I'm sure that Bertie gets smarter because he's exposed to Jeeves. Jeeves is a lot more subtle about improving Bertie's mind than Florence could ever dream of being. And Jeeves does work toward Bertie's happiness most of the time (but not always). It's not that Jeeves isn't selfish -- you bet he is sometimes -- but that he does actually like Bertie, in a way that most of the people in Bertie's life just don't, and he really really wants to keep his cushy position with him, so he'll do whatever it takes to do that.

Date: 2012-01-17 06:43 am (UTC)
From: [identity profile] ladymoondancer.livejournal.com
Yes . . . it's funny reading through the books and gradually seeing Bertie incorporate all these little phrases and literary references picked up from Jeeves in previous books. I think by the time The Ties That Bind rolls around Bertie is actually borrowing Jeeves' thesaurus.

As for Jeeves, I think Bertie's influence makes him more human, both in the books and on the show. I think in the very beginning all he wants is an easily manipulated master who doesn't fuss a lot and will wear what he lays out for him. Hearing about the many positions he's had before, he strikes me as a (very properly attired) rolling stone that gathers no moss. Being with Bertie gives him some grounding and some roots.

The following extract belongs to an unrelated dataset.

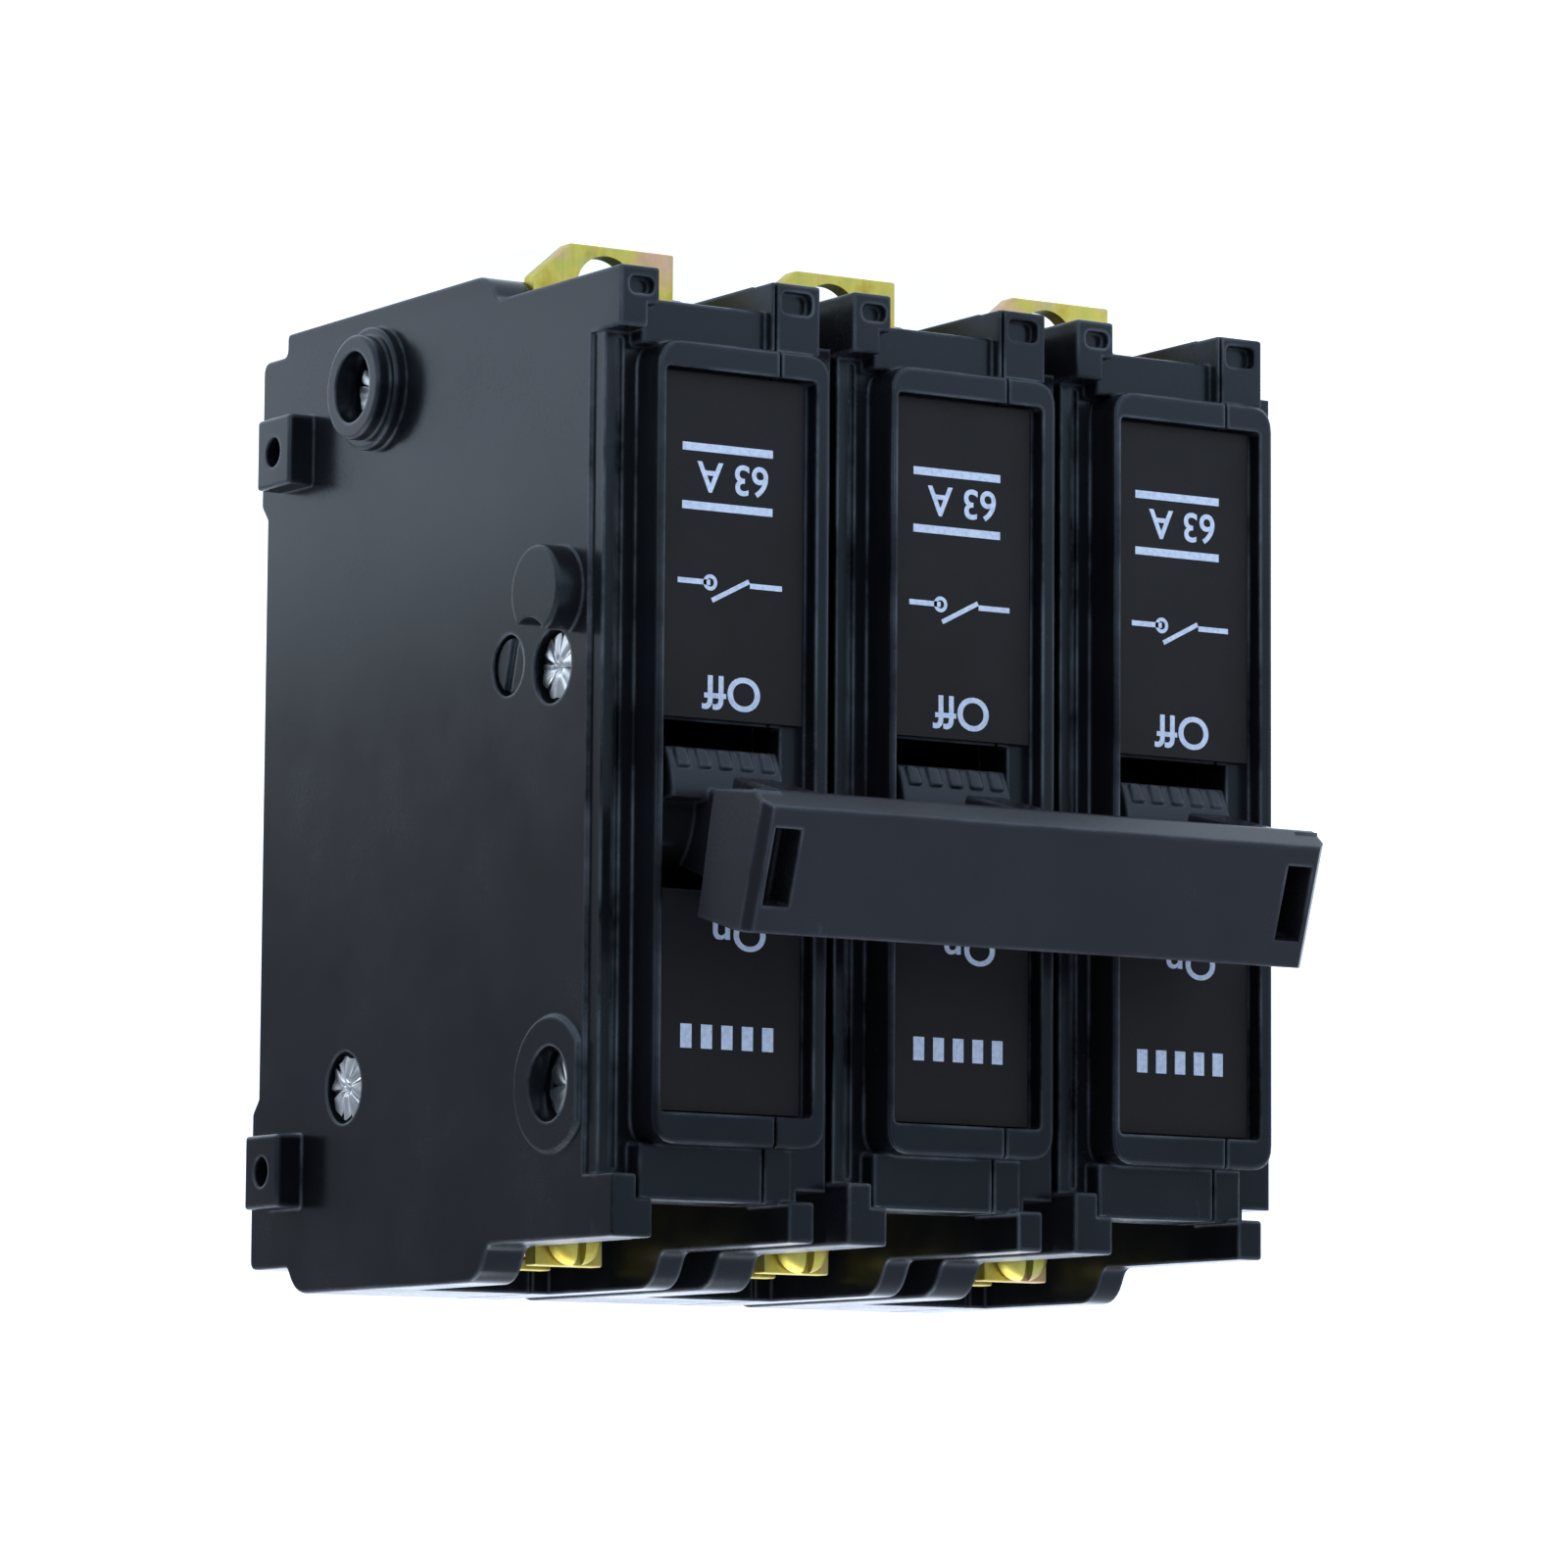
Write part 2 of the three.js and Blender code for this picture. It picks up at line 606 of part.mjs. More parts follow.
function contactArm(pole) {
  const bar = outline([
    [-45, -20.8],
    [-20, -25.2],
    [-13.6, -25.2],
    [-13.6, -23],
    [-19, -22.8],
    [-44, -15.4],
    [-45.8, -8],
    [-48.2, -8],
    [-48.6, -17],
  ]);
  const hub = rodX(ARM_PIVOT, ARM_HUB_RADIUS, ARM_X, COARSE);
  const contact = rodZ(CONTACT, CONTACT_RADIUS, MOVING_CONTACT_Z, COARSE);
  const body = joined([slabX(bar, ARM_X), hub, contact]);
  const hole = rodX(ARM_PIVOT, PIN_RADIUS + PIN_GAP, [-FAR, FAR], COARSE);
  return piece(`contact_arm_${pole}`, body.subtract(hole), COPPER, 1);
}

// Over-centre spring beside the arm.
function mainSpring(pole) {
  const [from, to] = SPRING_ENDS.map((end) => new THREE.Vector3(...end));
  const across = new THREE.Vector3(1, 0, 0);
  const third = to.clone().sub(from).normalize().cross(across);
  const steps = SPRING_TURNS * SPRING_STEPS;
  const points = [];
  for (let i = 0; i <= steps; i += 1) {
    const angle = (2 * Math.PI * i) / SPRING_STEPS;
    const point = from.clone().lerp(to, i / steps);
    point.addScaledVector(across, SPRING_RADIUS * Math.cos(angle));
    point.addScaledVector(third, SPRING_RADIUS * Math.sin(angle));
    points.push(point);
  }
  const wire = new THREE.Shape().absarc(0, 0, SPRING_WIRE, 0, 2 * Math.PI);
  const extrudePath = new THREE.CatmullRomCurve3(points);
  const coil = new THREE.ExtrudeGeometry(wire, { steps, extrudePath, curveSegments: 2 });
  return piece(`main_spring_${pole}`, solid(coil), STEEL, 1);
}

function cradle(pole) {
  const lever = outline([
    [-40.2, 20],
    [-36, 19],
    [-22, 3],
    [-19.2, -2.2],
    [-16.2, -2.2],
    [-17.5, 4],
    [-34, 23.5],
    [-38, 25],
  ]);
  const body = slabX(lever, CRADLE_X).add(rodX(CRADLE_PIVOT, CRADLE_HUB_RADIUS, CRADLE_X, COARSE));
  const hole = rodX(CRADLE_PIVOT, PIN_RADIUS + PIN_GAP, [-FAR, FAR], COARSE);
  return piece(`cradle_${pole}`, body.subtract(hole), STEEL, 1);
}

// Thermal strip, magnetic yoke round it, and the splitter plates by the contacts.
function tripAndArcParts(pole) {
  const yoke = outline([
    [-2.1, -13],
    [-0.6, -13],
    [-0.6, -6.1],
    [5.6, -6.1],
    [5.6, -13],
    [7.1, -13],
    [7.1, -4.6],
    [-2.1, -4.6],
  ]);
  const chute = [block(CHUTE.x, CHUTE.back, CHUTE.z)];
  for (let i = 0; i < CHUTE_PLATES; i += 1) {
    const z = CHUTE.z[0] + i * CHUTE_PITCH;
    chute.push(block(CHUTE.x, CHUTE.plates, [z, z + CHUTE_PLATE]));
  }
  return [
    piece(`bimetal_${pole}`, block(BIMETAL.x, BIMETAL.y, BIMETAL.z), STEEL, 1),
    piece(`magnet_yoke_${pole}`, slabZ(yoke, YOKE_Z), STEEL, 1),
    piece(`arc_chute_${pole}`, joined(chute), STEEL, 1),
  ];
}

// Lug with its strap to the thermal strip, the clamp that rises on the screw, and the screw.
function loadTerminal(pole) {
  const [x, z] = SCREW;
  const strapZ = [LUG_Z, LUG_Z + LUG_STRAP];
  const lug = joined([
    block(PLATE_X, LUG_Y, [LUG_Z, PLATE_END]),
    block(LUG_STRAP_X, [LUG_Y[0] + 1, LUG_TAIL.y[1] - 0.4], strapZ),
    block(LUG_STRAP_X, LUG_TAIL.y, [LUG_TAIL.z, strapZ[1]]),
  ]);
  const hole = rodY(SCREW, PLATE_HOLE, [-FAR, 0], COARSE);
  const clamp = block(PLATE_X, CLAMP_Y, [CLAMP_Z, PLATE_END]);
  const profile = [
    [0, SCREW_HEAD_Y - 2.1],
    [1.9, SCREW_HEAD_Y - 1.9],
    [SCREW_HEAD_RADIUS, SCREW_HEAD_Y - 1.2],
    [SCREW_HEAD_RADIUS, SCREW_HEAD_Y],
    [SCREW_RADIUS, SCREW_HEAD_Y],
    [SCREW_RADIUS, SCREW_END],
    [0, SCREW_END],
  ];
  const lathe = new THREE.LatheGeometry(profile.map(([r, y]) => new THREE.Vector2(r, y)), ROUND);
  const screw = solid(lathe.translate(x, 0, z));
  const half = SCREW_SLOT.width / 2;
  const slot = block([x - half, x + half], SCREW_SLOT.y, [z - FAR, z + FAR]);
  return [
    piece(`load_lug_${pole}`, lug.subtract(hole), CHROMATE, 1),
    piece(`wire_clamp_${pole}`, clamp.subtract(hole), CHROMATE, 1),
    piece(`load_screw_${pole}`, screw.subtract(slot), CHROMATE, 1),
  ];
}

function sealPlug(pole) {
  const half = SEAL_SLOT.width / 2;
  const slotX = [SEAL_SPAN[1] - SEAL_SLOT.depth, FAR];
  const slot = block(slotX, [SEAL[0] - half, SEAL[0] + half], [-FAR, FAR]);
  return piece(`seal_plug_${pole}`, rodX(SEAL, SEAL_RADIUS, SEAL_SPAN).subtract(slot), BLACK);
}

function poleOf(pole) {
  const group = new THREE.Group();
  group.position.x = POLES[pole];
  group.add(
    ...caseHalves(pole),
    ...labels(pole),
    handle(pole),
    lineTab(pole),
    contactArm(pole),
    mainSpring(pole),
    cradle(pole),
    ...tripAndArcParts(pole),
    ...loadTerminal(pole),
    sealPlug(pole),
  );
  return group;
}

// Tubular rivet through all three poles, closed over at both ends.
function rivet(place, index) {
  const seat = CASE_X - HEAD_DEPTHS[index];
  const outer = POLES.A + seat + HEAD_GAP;
  const inner = POLES.C + (index ? -seat : CHANNEL_X) - HEAD_GAP;
  const body = joined([
    rodX(place, RIVET_RADIUS, [inner, outer], COARSE),
    rodX(place, RIVET_HEAD, [outer, outer + RIVET_HEAD_THICK]),
    rodX(place, RIVET_HEAD, [inner - RIVET_HEAD_THICK, inner]),
  ]);
  const bores = [
    rodX(place, RIVET_BORE, [outer - BORE_DEPTH, FAR], COARSE),
    rodX(place, RIVET_BORE, [-FAR, inner + BORE_DEPTH], COARSE),
  ];
  return piece(`rivet_${index + 1}`, cut(body, bores), STEEL, 1);
}

// Common trip bar. Each pole has a bent finger behind its thermal strip and a latch for its cradle.
function tripBar() {
  const [y, z] = TRIP_AXIS;
  const fingers = Object.keys(POLES).flatMap((pole) => [
    block(globalX(FINGER_X, pole), [y, y + 4.4], [z - 1, z + 0.6]),
    block(globalX(FINGER_X, pole), [y + 3.3, y + 4.4], [z - 1, z + 6]),
    block(globalX(CRADLE_X, pole), [y - 4, y], [z + 0.3, z + 1.6]),
  ]);
  const bar = rodX(TRIP_AXIS, TRIP_RADIUS, [-TRIP_END_X, TRIP_END_X], COARSE);
  return piece("trip_bar", joined([bar, ...fingers]), STEEL, 1);
}

const parts = new THREE.Group();
parts.position.y = REAR_RECESS;
parts.add(
  ...Object.keys(POLES).map(poleOf),
  ...RIVETS.map(rivet),
  handleTie(),
  tripBar(),
);

const breaker = new THREE.Group();
breaker.add(parts);

export default breaker;
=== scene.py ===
# Three-pole molded case circuit breaker: the looks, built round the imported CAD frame. Metres, +Z up.
import math

import bmesh
import bpy
from mathutils import Matrix, Vector


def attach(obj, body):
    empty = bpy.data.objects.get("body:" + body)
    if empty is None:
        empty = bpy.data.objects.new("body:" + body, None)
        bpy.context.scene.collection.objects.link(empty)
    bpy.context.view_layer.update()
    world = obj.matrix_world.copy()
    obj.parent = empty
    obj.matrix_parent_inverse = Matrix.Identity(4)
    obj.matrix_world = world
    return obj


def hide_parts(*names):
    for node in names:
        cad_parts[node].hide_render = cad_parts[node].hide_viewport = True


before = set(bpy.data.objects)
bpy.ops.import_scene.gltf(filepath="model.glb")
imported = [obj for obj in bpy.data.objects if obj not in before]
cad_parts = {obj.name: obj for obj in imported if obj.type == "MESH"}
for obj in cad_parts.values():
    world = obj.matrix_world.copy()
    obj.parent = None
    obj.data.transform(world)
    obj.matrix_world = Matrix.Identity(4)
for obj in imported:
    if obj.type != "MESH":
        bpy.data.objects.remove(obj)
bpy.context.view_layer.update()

MM = 0.001
FAR = 100.0  # reach of a cutting tool that must clear the whole pole
REAR = 1.2  # mm from the plane of the feet to the origin's plane
POLES = {"A": 25.4, "B": 0.0, "C": -25.4}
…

Date: 2012-01-17 07:01 am (UTC)
From: [identity profile] erynn999.livejournal.com
I do very much think that Bertie humanized him and gave him a home. Jeeves seemed like he had been something of a drifter before he found Bertie. He may have been somewhat self-satisfied, but I don't think he was really happy before he found Bertie. Even if we don't want to read it as slash, I do think that, in his own stuffy way, Jeeves actually genuinely loves Bertie, and we all know that Bertie utterly worships Jeeves and tries to be a better man for him. He'd never have done it for a woman, only for Jeeves.

They may spat and disagree on a regular basis, but they are very much a symbiotic relationship. One without the other feels so terribly incomplete. They have, over their years together, changed one another and made each other better people.